Only lines with the word "part" are needed; collect each of them from the listing below.

:::::

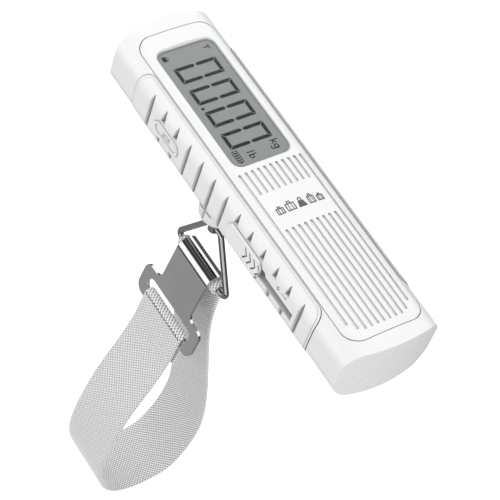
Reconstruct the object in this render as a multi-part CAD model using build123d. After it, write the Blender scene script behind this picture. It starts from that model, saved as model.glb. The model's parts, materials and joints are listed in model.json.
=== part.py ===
"""Hand-held digital luggage scale with a thumb-slide generator and a webbing strap.

Frame: origin at the middle of the handle's length and width, on the crown of the display face.
+X runs along the handle towards the ribbed end, +Y away from the thumb controls, +Z out of the
display.  The strap hangs along -Z.  All lengths are in millimetres.
"""
from build123d import *
import math
import os

# ---- driving dimensions -------------------------------------------------------------------
BODY_LENGTH = 150.4
BODY_WIDTH = 39.4
BODY_DEPTH = 24.7
FACE_CROWN_R = 140.0
BACK_CROWN_R = 160.0
END_BOW_R = 58.8
FACE_CORNER_R = 7.8
BACK_CORNER_R = 8.0
WALL = 2.2

PANEL_LENGTH = 137.4
PANEL_WIDTH = 31.0
PANEL_CORNER_R = 6.0
PANEL_THICK = 2.0
SEAM = 0.25

WINDOW_X = -34.2
WINDOW_LENGTH = 54.0
WINDOW_WIDTH = 23.6
WINDOW_CORNER_R = 3.4
WINDOW_DEPTH = 0.6
LENS_THICK = 0.8
FILM_THICK = 0.1

RIB_PITCH = 2.5
RIB_COUNT = 11
RIB_START_X = -4.5
RIB_END_X = 65.4
RIB_WIDTH = 1.1
RIB_DEPTH = 0.8
LABEL_X = (5.8, 21.1)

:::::

== Solution for this task ==
Reconstruct the object in this render as a multi-part CAD model using build123d. After it, write the Blender scene script behind this picture. It starts from that model, saved as model.glb. The model's parts, materials and joints are listed in model.json.
=== part.py ===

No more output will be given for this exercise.